Entonces pienso en quienes alaban las tremendas bondades de esta sociedad que habitamos y me pregunto: ¿Por qué? Es decir, si tantas son las ventajas del mundo que hemos construido, si nosotras, nosotros, habitamos la parte en teoría más "cómoda" de él, ¿cómo es posible que vivir se nos haga tan cuesta arriba?
Convengamos que vivir no debería costar tanto. Convengamos que cada avance debería hacernos la vida más fácil, más feliz, deberíamos estar más cómodas, más cómodos, en nuestro propio pellejo, en nuestros días laborables, en nuestro trabajo y nuestro territorio. Si no, ¿de qué sirve?

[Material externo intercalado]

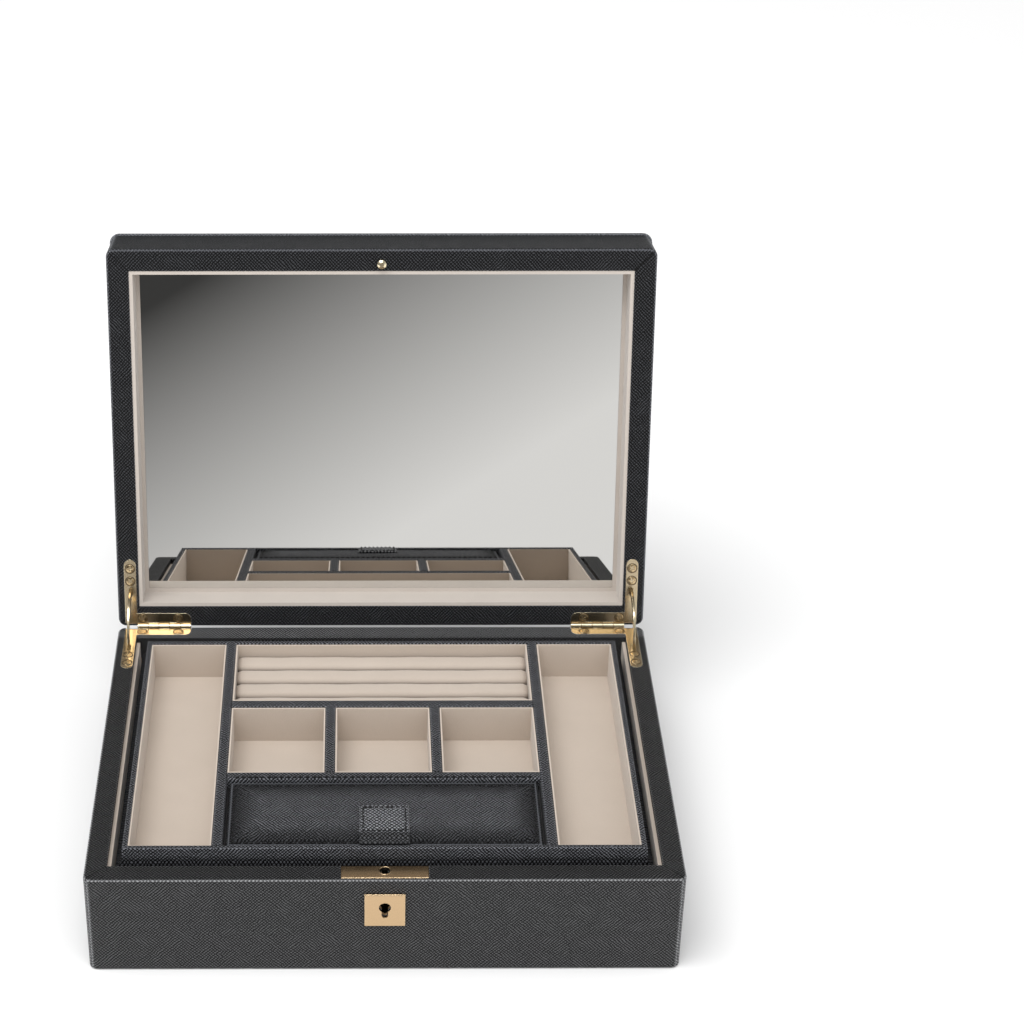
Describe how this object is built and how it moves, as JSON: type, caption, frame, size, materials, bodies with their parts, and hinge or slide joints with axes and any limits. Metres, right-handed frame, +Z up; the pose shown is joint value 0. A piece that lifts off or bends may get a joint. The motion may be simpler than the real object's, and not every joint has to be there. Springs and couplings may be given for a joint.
{
  "type": "jewellery box",
  "caption": "Leather-covered jewellery box with a mirrored lid on quadrant hinges, a lock, and a lift-out tray with ring rolls, compartments and a padded flap.",
  "frame": {"origin": "centre of the underside of the case, on the table", "axes": "+X to the right seen from the front, +Y to the rear, +Z up"},
  "size_m": [0.302, 0.3057, 0.2732],
  "materials": {
    "leather": "cross-grained, satin",
    "suede": "short matt nap",
    "board": "raw fibreboard",
    "brass": "polished",
    "steel": "plated",
    "mirror": "silvered glass",
    "foam": "open foam",
    "felt": "matt"
  },
  "bodies": {
    "case": {"base_felt": "felt", "case_floor": "board", "case_leather": "leather", "case_liner_left": "suede", "case_liner_right": "suede", "case_wall_front": "board", "case_wall_left": "board", "case_wall_rear": "board", "case_wall_right": "board", "escutcheon": "brass", "floor_lining": "suede", "hinge_pins": "brass", "lock_body": "steel", "lock_cover": "steel", "lower_leaf_left": "brass", "lower_leaf_right": "brass", "storage_liners": "suede", "strike_plate": "brass", "tray_runner_left": "suede", "tray_runner_right": "suede"},
    "lid": {"catch_stud": "brass", "lid_cover": "leather", "lid_leather": "leather", "lid_liners": "suede", "lid_pad": "foam", "lid_top_board": "board", "lid_wall_front": "board", "lid_wall_left": "board", "lid_wall_rear": "board", "lid_wall_right": "board", "mirror": "mirror", "mirror_bed": "suede", "upper_leaf_left": "brass", "upper_leaf_right": "brass"},
    "stay_left": {"stay_left": "brass"},
    "stay_right": {"stay_right": "brass"},
    "tray": {"cross_divider_front": "leather", "cross_divider_rear": "leather", "flap_box_lining": "suede", "long_divider_left": "leather", "long_divider_right": "leather", "ring_lining": "suede", "ring_rolls": "suede", "short_divider_left": "leather", "short_divider_right": "leather", "side_linings": "suede", "square_linings": "suede", "tray_floor": "board", "tray_wall_front": "leather", "tray_wall_left": "leather", "tray_wall_rear": "leather", "tray_wall_right": "leather"},
    "flap": {"flap_board": "board", "flap_cover": "leather", "pull_tab": "leather"},
    "bolt": {"lock_bolt": "steel"},
    "lever": {"lock_lever": "steel"}
  },
  "joints": [
    {"name": "lid_hinge", "type": "hinge", "parent": "case", "child": "lid", "pos_m": [0, 0.11, 0.0592], "axis": [-1, 0, 0], "range_deg": [-103, 0]},
    {"name": "stay_left_swing", "type": "hinge", "parent": "case", "child": "stay_left", "pos_m": [-0.1426, 0.11, 0.0592], "axis": [-1, 0, 0], "range_deg": [-51.5, 0]},
    {"name": "stay_right_swing", "type": "hinge", "parent": "case", "child": "stay_right", "pos_m": [0.1426, 0.11, 0.0592], "axis": [-1, 0, 0], "range_deg": [-51.5, 0]},
    {"name": "tray_lift", "type": "slide", "parent": "case", "child": "tray", "axis": [0, 0, 1], "range_m": [0, 0.07]},
    {"name": "flap_hinge", "type": "hinge", "parent": "tray", "child": "flap", "pos_m": [0, -0.03965, 0.067], "axis": [-1, 0, 0], "range_deg": [0, 100]},
    {"name": "bolt_slide", "type": "slide", "parent": "case", "child": "bolt", "axis": [1, 0, 0], "range_m": [0, 0.0035]},
    {"name": "lever_pivot", "type": "hinge", "parent": "case", "child": "lever", "pos_m": [-0.014, -0.105, 0.0495], "axis": [0, -1, 0], "range_deg": [0, 8], "stiffness_Nm_per_rad": 0.002}
  ],
  "couplings": [
    {"joint": "stay_left_swing", "follows": "lid_hinge", "ratio": 0.5},
    {"joint": "stay_right_swing", "follows": "lid_hinge", "ratio": 0.5}
  ]
}
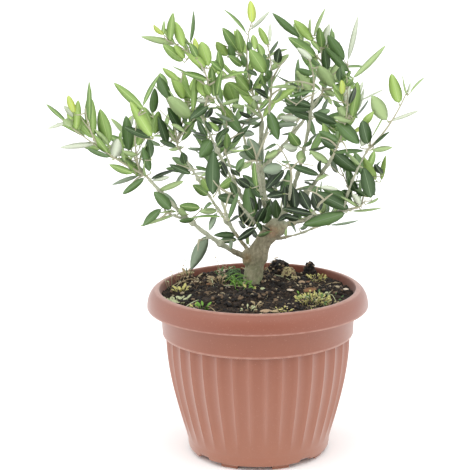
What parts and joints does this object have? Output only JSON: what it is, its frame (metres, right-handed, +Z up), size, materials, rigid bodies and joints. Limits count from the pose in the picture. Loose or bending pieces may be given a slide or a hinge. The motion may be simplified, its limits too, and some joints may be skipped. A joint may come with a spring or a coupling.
{
  "type": "olive bonsai in a fluted pot",
  "caption": "Small olive tree with a leaning trunk, spreading boughs and loose leafy shoots, growing in soil in a round fluted plastic pot with a rolled collar.",
  "frame": {"origin": "middle of the pot's flat underside, at the level the pot stands on", "axes": "+Z up, -Y towards the side the picture was taken from, +X to its right"},
  "size_m": [0.3592, 0.2548, 0.4488],
  "materials": {
    "pot": "matte",
    "soil": "matte",
    "bark": "matte",
    "foliage": "satin"
  },
  "bodies": {
    "root": {"bough_back_centre": "bark", "bough_back_left": "bark", "bough_back_low": "bark", "bough_back_right": "bark", "bough_centre": "bark", "bough_far_right": "bark", "bough_front_centre": "bark", "bough_front_left": "bark", "bough_front_low": "bark", "bough_front_right": "bark", "bough_left_low": "bark", "bough_left_mid": "bark", "bough_left_side": "bark", "bough_left_up": "bark", "bough_right_cross": "bark", "bough_right_low": "bark", "bough_right_outer": "bark", "bough_right_stem": "bark", "bough_top_right": "bark", "leaves_back_centre": "foliage", "leaves_back_left": "foliage", "leaves_back_low": "foliage", "leaves_back_right": "foliage", "leaves_far_right": "foliage", "leaves_front_centre": "foliage", "leaves_front_left": "foliage", "leaves_front_low": "foliage", "leaves_front_right": "foliage", "leaves_left_end": "foliage", "leaves_left_hanging": "foliage", "leaves_left_mid": "foliage", "leaves_left_outer": "foliage", "leaves_left_side": "foliage", "leaves_left_top": "foliage", "leaves_right_end": "foliage", "leaves_right_outer": "foliage", "leaves_right_stem": "foliage", "leaves_right_top": "foliage", "leaves_right_under": "foliage", "leaves_top": "foliage", "leaves_top_right": "foliage", "pot": "pot", "soil": "soil", "trunk": "bark", "twig_left_hanging": "bark", "twig_left_outer": "bark", "twig_low_right": "bark"}
  },
  "joints": []
}
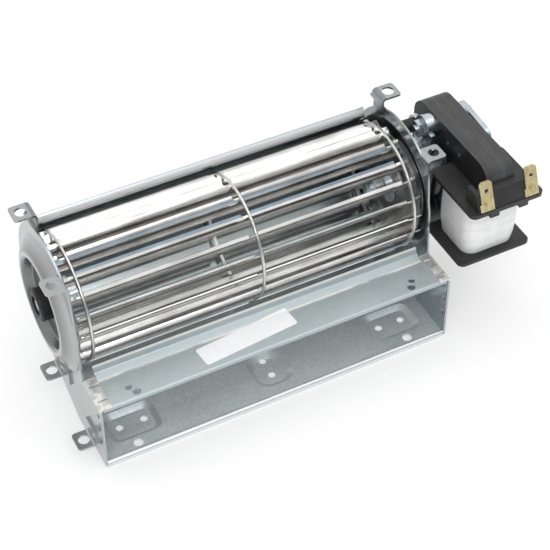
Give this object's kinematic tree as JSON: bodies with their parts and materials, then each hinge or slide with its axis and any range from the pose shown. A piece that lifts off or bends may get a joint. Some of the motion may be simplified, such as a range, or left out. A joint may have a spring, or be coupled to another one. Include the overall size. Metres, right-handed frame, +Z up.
{
  "type": "cross flow fan",
  "caption": "Cross flow blower with a drum impeller between drawn side plates, a bent scroll sheet and a shaded pole motor on one end.",
  "frame": {"origin": "middle of the row of screw holes in the floor pads, on the mounting plane under the pads", "axes": "+X along the impeller from the free bearing to the motor, +Y to the back, away from the outlet, +Z up"},
  "size_m": [0.2237, 0.0875, 0.0967],
  "materials": {
    "galvanised_sheet": "satin",
    "impeller_aluminium": "satin",
    "label_paper": "matte",
    "black_rubber": "matte",
    "sintered_bronze": "satin",
    "ground_steel": "satin",
    "lamination_steel": "satin",
    "copper": "satin",
    "former_plastic": "matte",
    "white_tape": "satin",
    "terminal_brass": "satin",
    "zinc_casting": "satin"
  },
  "bodies": {
    "housing": {"scroll_housing": "galvanised_sheet", "left_side_plate": "galvanised_sheet", "right_side_plate": "galvanised_sheet", "rear_lug": "galvanised_sheet", "front_lug": "galvanised_sheet", "tongue_plate": "galvanised_sheet", "blank_label": "label_paper", "rubber_bush": "black_rubber", "free_bearing_sleeve": "sintered_bronze", "stator_stack": "lamination_steel", "coil_core": "lamination_steel", "stack_rivets": "ground_steel", "shading_rings": "copper", "coil_former": "former_plastic", "coil_winding": "white_tape", "terminals": "terminal_brass", "front_motor_bracket": "zinc_casting", "rear_motor_bracket": "zinc_casting", "front_motor_sleeve": "sintered_bronze", "rear_motor_sleeve": "sintered_bronze", "motor_screws": "ground_steel", "motor_nuts": "ground_steel", "motor_isolators": "black_rubber"},
    "impeller": {"impeller_blades": "impeller_aluminium", "impeller_ring_left": "impeller_aluminium", "impeller_ring_middle": "impeller_aluminium", "impeller_ring_right": "impeller_aluminium", "left_end_disc": "impeller_aluminium", "right_end_disc": "impeller_aluminium", "left_hub": "ground_steel", "right_hub": "ground_steel", "free_shaft": "ground_steel", "motor_shaft": "ground_steel", "rotor_drum": "lamination_steel", "rotor_end_rings": "impeller_aluminium"}
  },
  "joints": [
    {"name": "impeller_spin", "type": "hinge", "parent": "housing", "child": "impeller", "pos_m": [0, 0.035, 0.055], "axis": [1, 0, 0], "continuous": true}
  ]
}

Demos un paso más. De la misma forma que las mujeres llevamos años rebelándonos contra el modelo en el que no cabemos, el modelo de insatisfacción y dolor que se nos impone, la sociedad entera, incluidas nosotras, podríamos plantar cara a una vida que no nos es cómoda pudiendo serlo. No lo hacemos, no damos ese paso. Nos quejamos de lo económico, del pasado y el futuro, miramos con tristeza lo que les quedará a nuestros hijos, lo que sucede en el medio ambiente, la dificultad de que los salarios alcancen el fin de mes, la ignorancia imperante y difundida sin pausa por todos los canales existentes. Nos quejamos y llega el nuevo curso y volvemos al redil sin más. Como si nos hubieran convencido de que no hay otra forma de vivir, de que cualquier esfuerzo por salir de debajo de la bota que nos pisa los días cotidianos fuera excesivo e inútil.
Así, vienen a mi memoria cada septiembre unos versos de Bernardo Atxaga, de su Poema de invierno: "Y, recuerda, yo solo te hice una pregunta:/ ¿Por qué somos tan infelices?".